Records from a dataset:
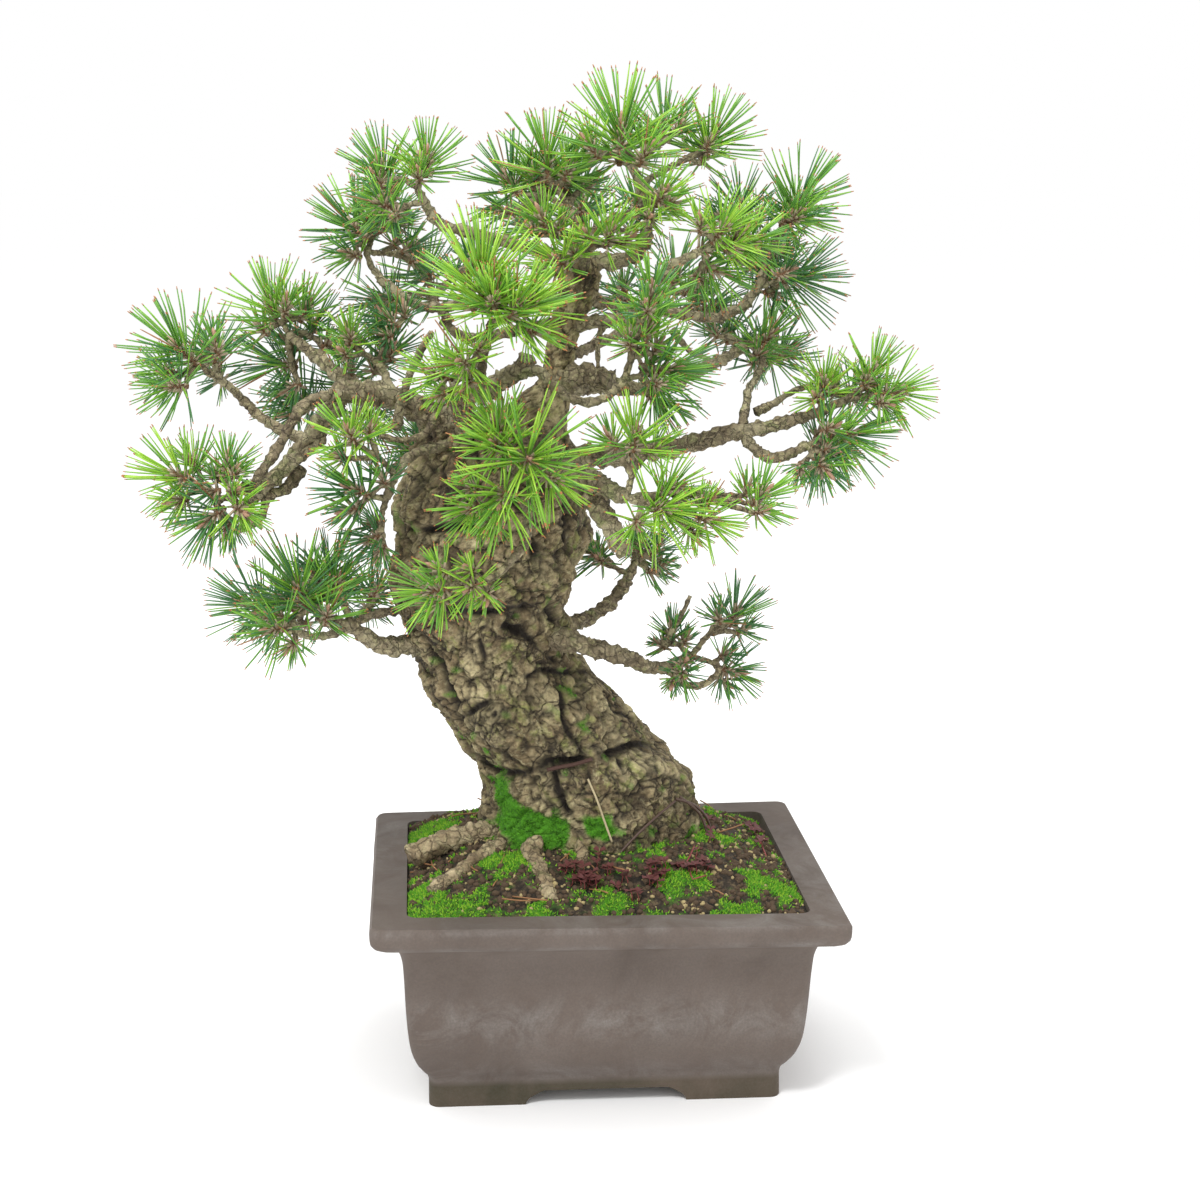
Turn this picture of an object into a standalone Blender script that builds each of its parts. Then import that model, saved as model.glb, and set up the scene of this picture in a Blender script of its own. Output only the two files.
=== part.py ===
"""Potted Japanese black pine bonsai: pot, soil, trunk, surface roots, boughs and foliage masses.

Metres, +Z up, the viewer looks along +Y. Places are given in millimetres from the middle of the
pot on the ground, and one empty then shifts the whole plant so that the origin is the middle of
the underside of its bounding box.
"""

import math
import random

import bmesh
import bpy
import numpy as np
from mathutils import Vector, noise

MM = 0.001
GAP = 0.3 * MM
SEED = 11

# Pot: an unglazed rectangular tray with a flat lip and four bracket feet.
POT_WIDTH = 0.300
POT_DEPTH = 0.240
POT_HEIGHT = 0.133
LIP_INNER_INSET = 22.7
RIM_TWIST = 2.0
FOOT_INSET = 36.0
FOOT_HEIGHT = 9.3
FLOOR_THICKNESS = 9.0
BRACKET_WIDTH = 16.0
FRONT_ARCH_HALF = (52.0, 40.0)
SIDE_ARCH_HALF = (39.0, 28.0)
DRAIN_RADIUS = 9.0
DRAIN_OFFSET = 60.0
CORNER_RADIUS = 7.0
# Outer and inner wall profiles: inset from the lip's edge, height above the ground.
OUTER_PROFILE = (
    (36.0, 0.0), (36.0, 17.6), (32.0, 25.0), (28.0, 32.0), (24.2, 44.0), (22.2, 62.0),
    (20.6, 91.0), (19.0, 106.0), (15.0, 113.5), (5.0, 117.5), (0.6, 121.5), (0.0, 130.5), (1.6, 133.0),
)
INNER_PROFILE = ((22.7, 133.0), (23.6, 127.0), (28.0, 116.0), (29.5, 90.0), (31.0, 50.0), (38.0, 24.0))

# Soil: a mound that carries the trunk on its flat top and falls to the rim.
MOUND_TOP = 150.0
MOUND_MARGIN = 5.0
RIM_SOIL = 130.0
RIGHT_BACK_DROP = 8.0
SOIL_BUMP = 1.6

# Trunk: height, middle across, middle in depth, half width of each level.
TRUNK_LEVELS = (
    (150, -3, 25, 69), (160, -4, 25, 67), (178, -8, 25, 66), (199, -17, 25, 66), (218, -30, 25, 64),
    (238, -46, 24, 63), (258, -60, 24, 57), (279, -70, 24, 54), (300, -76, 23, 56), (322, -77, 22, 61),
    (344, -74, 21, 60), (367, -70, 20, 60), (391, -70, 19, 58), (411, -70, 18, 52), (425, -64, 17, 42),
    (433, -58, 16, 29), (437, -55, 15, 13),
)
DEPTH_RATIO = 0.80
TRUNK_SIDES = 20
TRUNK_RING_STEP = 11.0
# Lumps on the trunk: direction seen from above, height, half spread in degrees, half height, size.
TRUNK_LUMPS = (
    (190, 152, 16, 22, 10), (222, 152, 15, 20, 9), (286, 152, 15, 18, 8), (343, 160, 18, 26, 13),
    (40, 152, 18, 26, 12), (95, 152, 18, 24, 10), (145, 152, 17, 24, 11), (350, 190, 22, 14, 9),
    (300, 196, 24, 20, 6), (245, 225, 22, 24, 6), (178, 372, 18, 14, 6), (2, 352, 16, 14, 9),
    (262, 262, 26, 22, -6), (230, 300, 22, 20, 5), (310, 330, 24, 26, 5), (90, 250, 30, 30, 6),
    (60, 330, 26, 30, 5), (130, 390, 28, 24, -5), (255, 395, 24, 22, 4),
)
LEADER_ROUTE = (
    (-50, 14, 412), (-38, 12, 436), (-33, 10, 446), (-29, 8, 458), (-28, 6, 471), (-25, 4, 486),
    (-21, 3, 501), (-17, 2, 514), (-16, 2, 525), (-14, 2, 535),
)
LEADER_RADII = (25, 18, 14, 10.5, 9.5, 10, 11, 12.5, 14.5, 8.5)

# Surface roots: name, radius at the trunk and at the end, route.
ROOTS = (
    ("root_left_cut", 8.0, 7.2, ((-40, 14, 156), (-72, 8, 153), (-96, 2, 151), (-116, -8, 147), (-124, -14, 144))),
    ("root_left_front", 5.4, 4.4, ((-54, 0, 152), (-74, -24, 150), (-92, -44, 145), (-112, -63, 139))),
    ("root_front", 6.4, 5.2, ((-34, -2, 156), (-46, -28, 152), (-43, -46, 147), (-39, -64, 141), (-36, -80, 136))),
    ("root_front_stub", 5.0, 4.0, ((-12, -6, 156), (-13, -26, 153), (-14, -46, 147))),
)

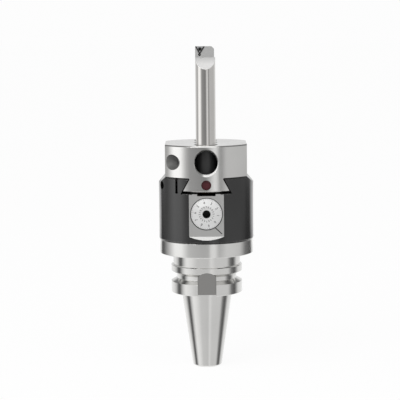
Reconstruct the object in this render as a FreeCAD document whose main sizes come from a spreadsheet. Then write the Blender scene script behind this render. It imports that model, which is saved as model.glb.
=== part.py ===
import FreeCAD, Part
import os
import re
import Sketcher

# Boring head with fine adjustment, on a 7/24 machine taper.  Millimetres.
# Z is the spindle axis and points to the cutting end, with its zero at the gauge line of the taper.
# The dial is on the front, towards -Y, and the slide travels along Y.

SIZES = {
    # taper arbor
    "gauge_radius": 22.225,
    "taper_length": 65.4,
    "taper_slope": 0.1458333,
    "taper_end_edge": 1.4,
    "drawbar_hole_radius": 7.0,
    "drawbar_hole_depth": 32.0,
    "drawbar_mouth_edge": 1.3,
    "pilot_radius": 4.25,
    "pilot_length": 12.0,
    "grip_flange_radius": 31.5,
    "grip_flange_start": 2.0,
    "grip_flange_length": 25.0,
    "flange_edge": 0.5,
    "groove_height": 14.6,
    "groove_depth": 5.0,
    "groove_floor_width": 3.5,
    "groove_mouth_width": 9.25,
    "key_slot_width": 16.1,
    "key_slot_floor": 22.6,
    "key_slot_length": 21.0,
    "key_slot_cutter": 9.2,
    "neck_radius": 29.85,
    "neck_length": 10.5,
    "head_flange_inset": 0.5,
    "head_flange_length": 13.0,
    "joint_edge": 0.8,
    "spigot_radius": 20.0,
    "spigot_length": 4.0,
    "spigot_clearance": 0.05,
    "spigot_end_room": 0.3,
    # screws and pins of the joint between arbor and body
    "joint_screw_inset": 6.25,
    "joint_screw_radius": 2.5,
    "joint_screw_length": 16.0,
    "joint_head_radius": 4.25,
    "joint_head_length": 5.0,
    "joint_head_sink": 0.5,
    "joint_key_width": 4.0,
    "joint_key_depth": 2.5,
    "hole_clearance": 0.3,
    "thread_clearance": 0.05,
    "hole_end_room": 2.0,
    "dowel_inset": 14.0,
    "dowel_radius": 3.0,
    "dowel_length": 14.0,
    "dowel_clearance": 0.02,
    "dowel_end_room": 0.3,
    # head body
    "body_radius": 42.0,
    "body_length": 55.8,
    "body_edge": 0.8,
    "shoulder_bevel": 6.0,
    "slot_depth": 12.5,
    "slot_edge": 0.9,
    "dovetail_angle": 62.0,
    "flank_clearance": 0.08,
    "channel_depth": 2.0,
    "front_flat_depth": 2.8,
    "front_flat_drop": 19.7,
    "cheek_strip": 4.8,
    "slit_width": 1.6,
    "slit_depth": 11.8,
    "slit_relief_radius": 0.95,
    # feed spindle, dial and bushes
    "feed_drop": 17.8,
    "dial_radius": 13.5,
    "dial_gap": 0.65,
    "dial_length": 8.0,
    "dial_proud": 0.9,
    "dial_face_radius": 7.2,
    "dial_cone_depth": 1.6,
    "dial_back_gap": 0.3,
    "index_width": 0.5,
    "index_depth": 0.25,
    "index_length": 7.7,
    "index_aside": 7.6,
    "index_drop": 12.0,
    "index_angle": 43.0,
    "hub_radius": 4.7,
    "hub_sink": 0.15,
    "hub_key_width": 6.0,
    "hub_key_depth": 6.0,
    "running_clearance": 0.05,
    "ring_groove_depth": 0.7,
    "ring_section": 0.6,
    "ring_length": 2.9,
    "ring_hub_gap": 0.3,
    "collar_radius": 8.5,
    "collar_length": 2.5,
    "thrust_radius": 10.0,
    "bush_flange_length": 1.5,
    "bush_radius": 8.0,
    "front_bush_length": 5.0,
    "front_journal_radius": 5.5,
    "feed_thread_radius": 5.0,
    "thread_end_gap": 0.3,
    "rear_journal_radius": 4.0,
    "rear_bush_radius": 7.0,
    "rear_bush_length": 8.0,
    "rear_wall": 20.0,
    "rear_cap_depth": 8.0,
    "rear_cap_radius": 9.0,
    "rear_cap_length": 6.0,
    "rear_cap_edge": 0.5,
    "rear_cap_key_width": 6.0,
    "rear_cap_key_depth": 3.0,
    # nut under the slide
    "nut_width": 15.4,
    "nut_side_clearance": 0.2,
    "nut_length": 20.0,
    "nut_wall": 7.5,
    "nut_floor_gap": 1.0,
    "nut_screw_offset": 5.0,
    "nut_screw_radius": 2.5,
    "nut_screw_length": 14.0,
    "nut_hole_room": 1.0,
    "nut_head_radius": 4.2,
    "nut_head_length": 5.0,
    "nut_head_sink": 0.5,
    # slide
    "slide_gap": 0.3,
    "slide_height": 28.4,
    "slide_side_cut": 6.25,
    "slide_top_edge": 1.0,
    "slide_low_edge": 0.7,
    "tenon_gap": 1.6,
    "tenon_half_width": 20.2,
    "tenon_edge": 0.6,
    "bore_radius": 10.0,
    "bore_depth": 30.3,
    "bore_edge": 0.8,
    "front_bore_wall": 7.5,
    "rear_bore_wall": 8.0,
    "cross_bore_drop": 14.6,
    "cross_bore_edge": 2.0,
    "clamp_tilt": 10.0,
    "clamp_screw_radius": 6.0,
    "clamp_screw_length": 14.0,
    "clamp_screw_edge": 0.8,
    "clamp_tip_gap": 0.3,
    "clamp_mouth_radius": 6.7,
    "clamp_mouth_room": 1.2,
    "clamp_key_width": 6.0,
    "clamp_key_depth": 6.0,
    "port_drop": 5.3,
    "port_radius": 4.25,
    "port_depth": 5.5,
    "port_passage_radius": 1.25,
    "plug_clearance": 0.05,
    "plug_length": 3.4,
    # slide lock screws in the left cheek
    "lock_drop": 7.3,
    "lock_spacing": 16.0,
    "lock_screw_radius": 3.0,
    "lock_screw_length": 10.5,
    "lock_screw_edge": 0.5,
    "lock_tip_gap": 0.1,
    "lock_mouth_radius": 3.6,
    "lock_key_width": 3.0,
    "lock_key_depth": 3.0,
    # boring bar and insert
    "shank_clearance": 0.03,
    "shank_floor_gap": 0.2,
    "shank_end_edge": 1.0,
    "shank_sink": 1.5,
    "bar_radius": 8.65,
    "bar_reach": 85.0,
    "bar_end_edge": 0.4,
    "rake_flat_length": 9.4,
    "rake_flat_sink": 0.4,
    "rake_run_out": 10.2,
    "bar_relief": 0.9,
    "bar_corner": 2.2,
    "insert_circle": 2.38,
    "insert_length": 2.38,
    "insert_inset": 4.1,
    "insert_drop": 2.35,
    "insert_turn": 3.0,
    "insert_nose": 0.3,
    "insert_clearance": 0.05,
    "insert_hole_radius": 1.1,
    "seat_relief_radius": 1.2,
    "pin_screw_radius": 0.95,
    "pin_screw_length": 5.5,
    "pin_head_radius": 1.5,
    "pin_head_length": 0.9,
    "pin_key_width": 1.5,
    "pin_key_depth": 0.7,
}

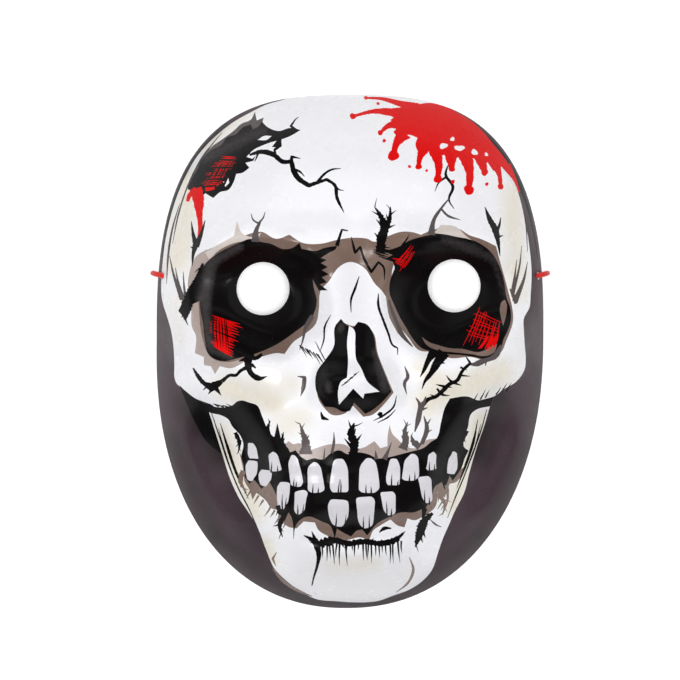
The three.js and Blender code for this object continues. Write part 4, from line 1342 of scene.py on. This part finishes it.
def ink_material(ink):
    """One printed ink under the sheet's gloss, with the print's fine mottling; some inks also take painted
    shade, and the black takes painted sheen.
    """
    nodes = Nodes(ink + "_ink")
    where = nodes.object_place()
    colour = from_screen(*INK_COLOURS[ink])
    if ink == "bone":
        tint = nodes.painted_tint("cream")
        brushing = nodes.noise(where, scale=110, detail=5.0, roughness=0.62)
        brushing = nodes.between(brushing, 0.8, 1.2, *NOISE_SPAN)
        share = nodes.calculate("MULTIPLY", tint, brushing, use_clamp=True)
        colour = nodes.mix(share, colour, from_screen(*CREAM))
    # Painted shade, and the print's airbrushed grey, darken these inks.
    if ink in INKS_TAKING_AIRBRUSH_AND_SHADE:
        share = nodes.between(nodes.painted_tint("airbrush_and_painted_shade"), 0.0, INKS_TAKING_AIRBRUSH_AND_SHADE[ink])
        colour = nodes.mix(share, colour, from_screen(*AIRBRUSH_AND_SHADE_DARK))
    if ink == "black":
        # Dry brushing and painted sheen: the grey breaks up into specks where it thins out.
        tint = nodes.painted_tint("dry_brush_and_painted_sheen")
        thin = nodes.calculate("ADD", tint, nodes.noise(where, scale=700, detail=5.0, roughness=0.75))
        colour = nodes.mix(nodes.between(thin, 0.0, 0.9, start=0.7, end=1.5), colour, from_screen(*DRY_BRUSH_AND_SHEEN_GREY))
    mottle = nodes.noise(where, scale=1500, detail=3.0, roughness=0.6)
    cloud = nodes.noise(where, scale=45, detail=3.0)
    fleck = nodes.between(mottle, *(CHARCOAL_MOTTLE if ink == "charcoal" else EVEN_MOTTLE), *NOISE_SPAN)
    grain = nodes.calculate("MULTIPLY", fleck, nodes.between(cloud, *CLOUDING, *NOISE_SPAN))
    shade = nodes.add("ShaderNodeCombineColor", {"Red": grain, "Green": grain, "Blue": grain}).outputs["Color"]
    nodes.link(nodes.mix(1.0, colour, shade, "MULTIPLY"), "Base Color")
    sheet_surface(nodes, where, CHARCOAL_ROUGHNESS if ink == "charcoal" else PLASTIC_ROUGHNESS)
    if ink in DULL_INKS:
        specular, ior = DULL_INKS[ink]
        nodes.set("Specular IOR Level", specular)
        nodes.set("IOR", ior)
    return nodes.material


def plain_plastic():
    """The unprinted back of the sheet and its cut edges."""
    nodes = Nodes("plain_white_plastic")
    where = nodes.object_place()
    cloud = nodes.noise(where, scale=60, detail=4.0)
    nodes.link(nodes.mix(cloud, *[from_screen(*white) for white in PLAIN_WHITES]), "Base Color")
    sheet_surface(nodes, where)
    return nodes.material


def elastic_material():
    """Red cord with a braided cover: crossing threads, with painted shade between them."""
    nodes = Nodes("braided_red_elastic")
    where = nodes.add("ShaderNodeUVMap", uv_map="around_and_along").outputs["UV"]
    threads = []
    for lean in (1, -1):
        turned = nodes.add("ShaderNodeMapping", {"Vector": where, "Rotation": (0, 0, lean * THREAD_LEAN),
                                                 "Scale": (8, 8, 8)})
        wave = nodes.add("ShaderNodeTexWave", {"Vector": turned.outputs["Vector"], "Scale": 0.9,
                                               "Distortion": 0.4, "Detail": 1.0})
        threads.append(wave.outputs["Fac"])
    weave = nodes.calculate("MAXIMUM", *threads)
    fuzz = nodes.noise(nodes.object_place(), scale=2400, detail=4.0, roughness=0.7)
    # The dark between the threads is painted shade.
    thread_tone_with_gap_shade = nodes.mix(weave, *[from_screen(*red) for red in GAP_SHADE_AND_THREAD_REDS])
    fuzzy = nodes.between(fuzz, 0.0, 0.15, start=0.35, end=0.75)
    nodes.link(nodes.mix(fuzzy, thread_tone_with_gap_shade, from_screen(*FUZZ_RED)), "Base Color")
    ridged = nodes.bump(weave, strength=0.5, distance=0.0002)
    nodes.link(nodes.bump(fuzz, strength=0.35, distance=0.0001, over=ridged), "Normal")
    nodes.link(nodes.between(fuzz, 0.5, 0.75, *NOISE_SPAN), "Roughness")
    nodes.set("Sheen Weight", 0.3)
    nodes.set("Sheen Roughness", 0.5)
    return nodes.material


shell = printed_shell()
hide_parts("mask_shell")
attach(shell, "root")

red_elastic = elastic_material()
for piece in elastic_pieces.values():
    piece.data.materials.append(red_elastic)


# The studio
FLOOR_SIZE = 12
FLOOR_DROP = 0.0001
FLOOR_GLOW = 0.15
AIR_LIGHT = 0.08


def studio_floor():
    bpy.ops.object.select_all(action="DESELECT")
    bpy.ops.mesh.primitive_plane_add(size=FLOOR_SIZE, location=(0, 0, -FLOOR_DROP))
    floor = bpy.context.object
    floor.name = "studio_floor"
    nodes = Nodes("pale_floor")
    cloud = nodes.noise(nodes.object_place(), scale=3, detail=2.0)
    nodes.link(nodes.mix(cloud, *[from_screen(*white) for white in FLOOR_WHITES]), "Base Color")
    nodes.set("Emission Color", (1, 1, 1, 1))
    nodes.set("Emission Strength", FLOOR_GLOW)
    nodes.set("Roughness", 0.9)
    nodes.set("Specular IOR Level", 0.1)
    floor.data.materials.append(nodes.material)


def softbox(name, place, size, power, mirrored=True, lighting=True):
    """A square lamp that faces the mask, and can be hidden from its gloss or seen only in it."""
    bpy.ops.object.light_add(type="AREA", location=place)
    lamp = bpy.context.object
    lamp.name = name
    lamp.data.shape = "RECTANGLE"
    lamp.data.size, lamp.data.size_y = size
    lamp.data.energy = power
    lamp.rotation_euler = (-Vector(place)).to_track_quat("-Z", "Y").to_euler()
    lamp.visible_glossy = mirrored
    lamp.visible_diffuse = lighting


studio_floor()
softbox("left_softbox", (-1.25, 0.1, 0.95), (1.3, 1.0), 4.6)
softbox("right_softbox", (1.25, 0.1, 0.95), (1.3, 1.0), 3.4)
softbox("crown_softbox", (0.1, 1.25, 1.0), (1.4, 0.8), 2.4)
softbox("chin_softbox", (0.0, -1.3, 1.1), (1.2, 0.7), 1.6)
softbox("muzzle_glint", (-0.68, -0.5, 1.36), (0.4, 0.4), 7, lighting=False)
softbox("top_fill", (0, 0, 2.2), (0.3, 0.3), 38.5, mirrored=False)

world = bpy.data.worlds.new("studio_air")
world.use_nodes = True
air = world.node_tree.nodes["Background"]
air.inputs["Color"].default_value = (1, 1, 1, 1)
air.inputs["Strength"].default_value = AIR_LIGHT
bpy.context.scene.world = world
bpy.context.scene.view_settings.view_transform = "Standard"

TASK DESCRIPTION:
Repeat the records above line by line, from the first line through the line that contains "and foliage masses.".

RESPONSE BELOW:
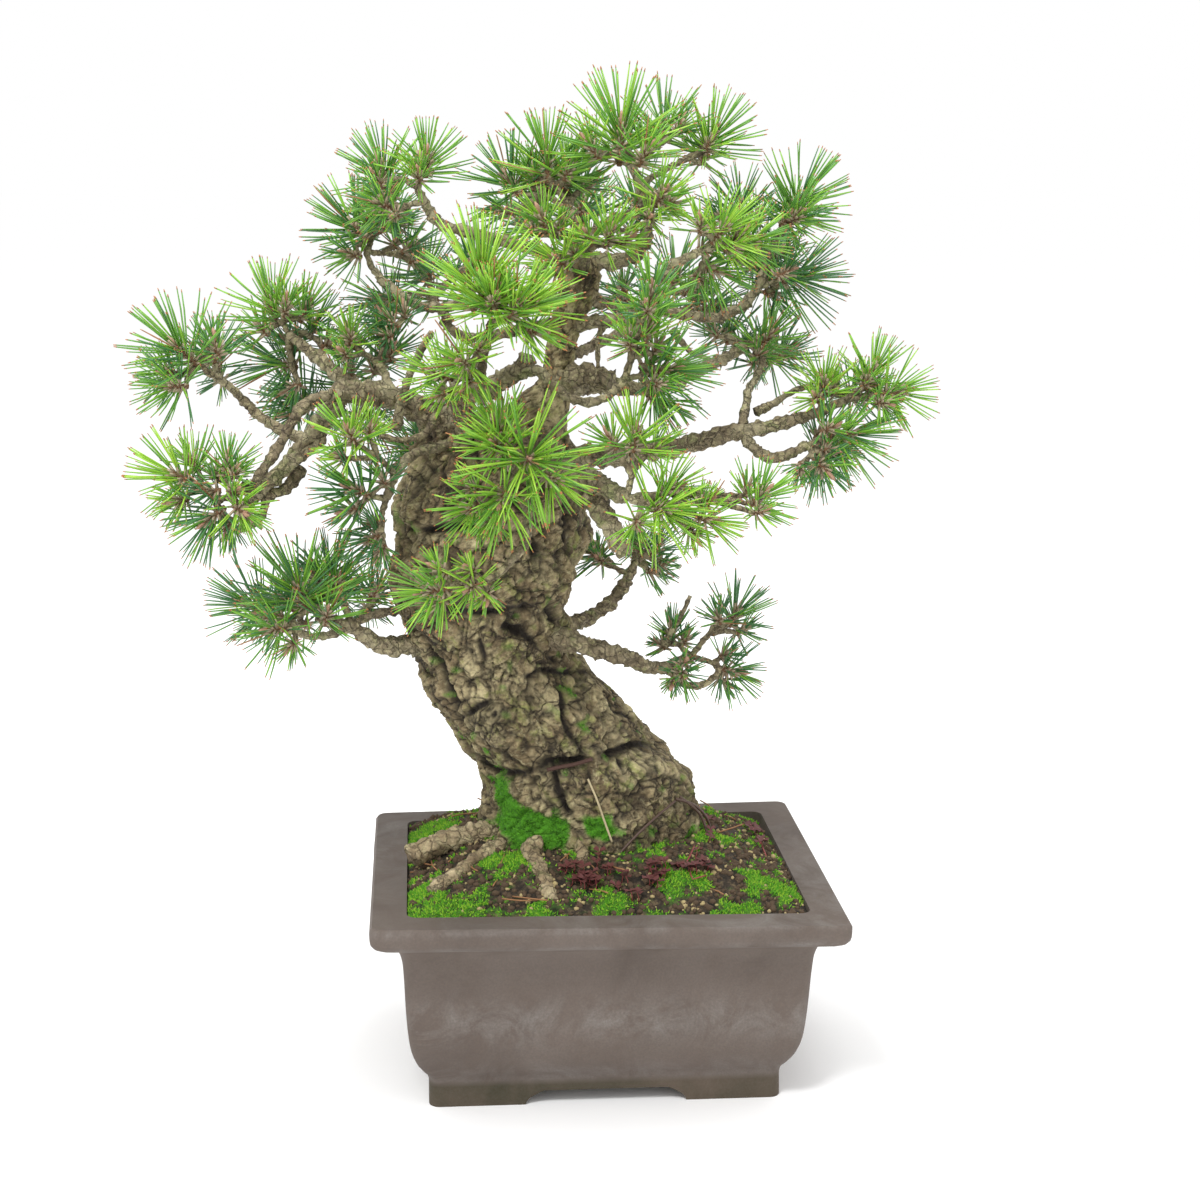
Turn this picture of an object into a standalone Blender script that builds each of its parts. Then import that model, saved as model.glb, and set up the scene of this picture in a Blender script of its own. Output only the two files.
=== part.py ===
"""Potted Japanese black pine bonsai: pot, soil, trunk, surface roots, boughs and foliage masses.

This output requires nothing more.